* EXERCISE DESCRIPTION *
Take the material and output all of it exactly.

□ □ □ □ □ □ □

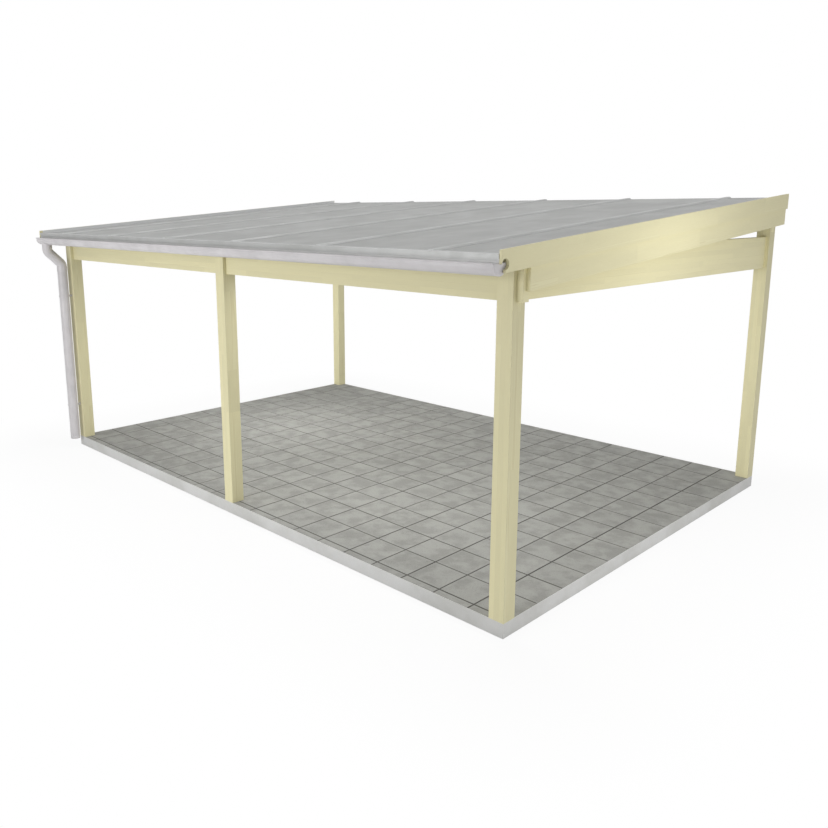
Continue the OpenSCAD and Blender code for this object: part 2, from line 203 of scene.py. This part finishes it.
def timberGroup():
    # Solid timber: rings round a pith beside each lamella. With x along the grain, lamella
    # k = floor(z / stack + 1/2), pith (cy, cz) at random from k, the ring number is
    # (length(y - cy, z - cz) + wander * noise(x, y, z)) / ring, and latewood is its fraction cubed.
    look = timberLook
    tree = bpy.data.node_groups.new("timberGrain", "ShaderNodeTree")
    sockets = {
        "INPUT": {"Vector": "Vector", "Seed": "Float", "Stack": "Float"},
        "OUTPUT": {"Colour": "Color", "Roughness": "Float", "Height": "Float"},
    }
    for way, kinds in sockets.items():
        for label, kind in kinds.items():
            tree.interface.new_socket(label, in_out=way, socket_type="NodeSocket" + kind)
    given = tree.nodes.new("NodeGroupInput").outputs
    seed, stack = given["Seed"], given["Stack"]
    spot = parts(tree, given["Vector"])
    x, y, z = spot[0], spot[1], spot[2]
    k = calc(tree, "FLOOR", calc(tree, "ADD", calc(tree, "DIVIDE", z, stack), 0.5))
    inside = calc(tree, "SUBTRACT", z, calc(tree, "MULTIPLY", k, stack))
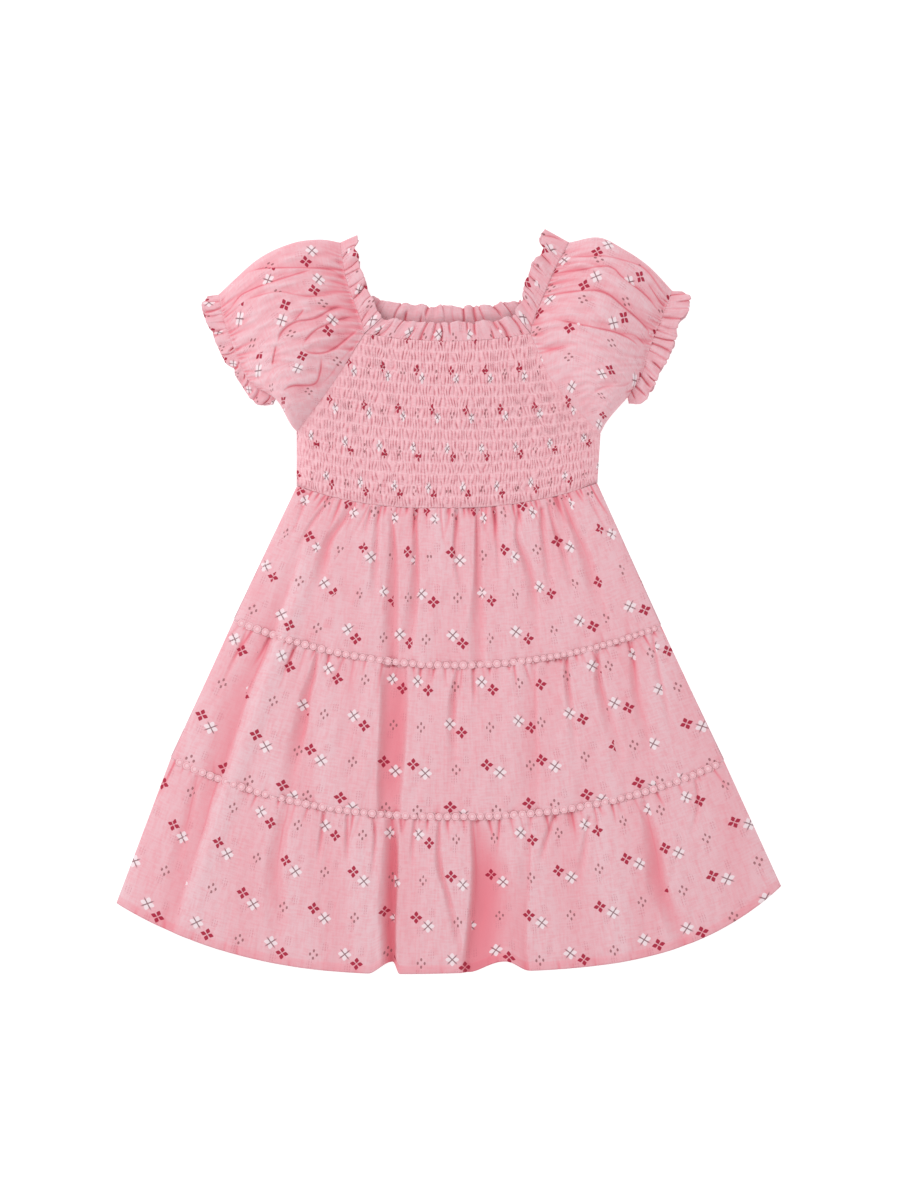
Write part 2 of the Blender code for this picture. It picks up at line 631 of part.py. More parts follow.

□ □ □ □ □ □ □

* EXPECTED ANSWER *
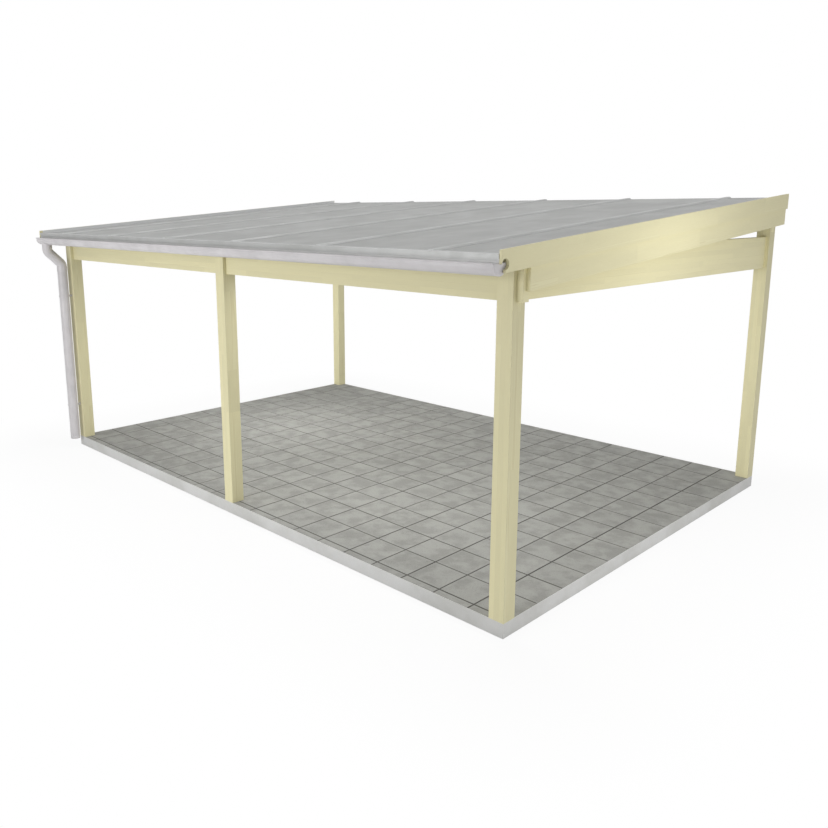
Continue the OpenSCAD and Blender code for this object: part 2, from line 203 of scene.py. This part finishes it.
def timberGroup():
    # Solid timber: rings round a pith beside each lamella. With x along the grain, lamella
    # k = floor(z / stack + 1/2), pith (cy, cz) at random from k, the ring number is
    # (length(y - cy, z - cz) + wander * noise(x, y, z)) / ring, and latewood is its fraction cubed.
    look = timberLook
    tree = bpy.data.node_groups.new("timberGrain", "ShaderNodeTree")
    sockets = {
        "INPUT": {"Vector": "Vector", "Seed": "Float", "Stack": "Float"},
        "OUTPUT": {"Colour": "Color", "Roughness": "Float", "Height": "Float"},
    }
    for way, kinds in sockets.items():
        for label, kind in kinds.items():
            tree.interface.new_socket(label, in_out=way, socket_type="NodeSocket" + kind)
    given = tree.nodes.new("NodeGroupInput").outputs
    seed, stack = given["Seed"], given["Stack"]
    spot = parts(tree, given["Vector"])
    x, y, z = spot[0], spot[1], spot[2]
    k = calc(tree, "FLOOR", calc(tree, "ADD", calc(tree, "DIVIDE", z, stack), 0.5))
    inside = calc(tree, "SUBTRACT", z, calc(tree, "MULTIPLY", k, stack))
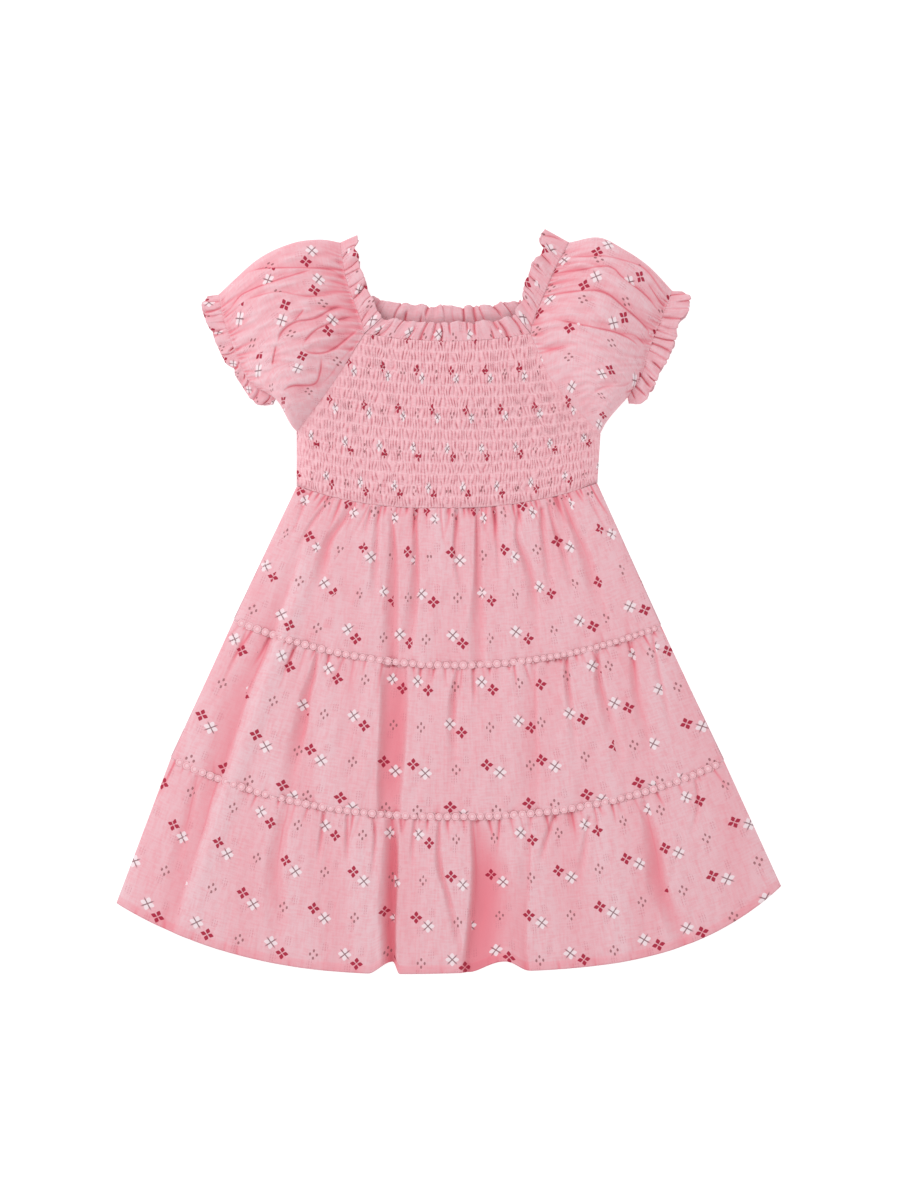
Write part 2 of the Blender code for this picture. It picks up at line 631 of part.py. More parts follow.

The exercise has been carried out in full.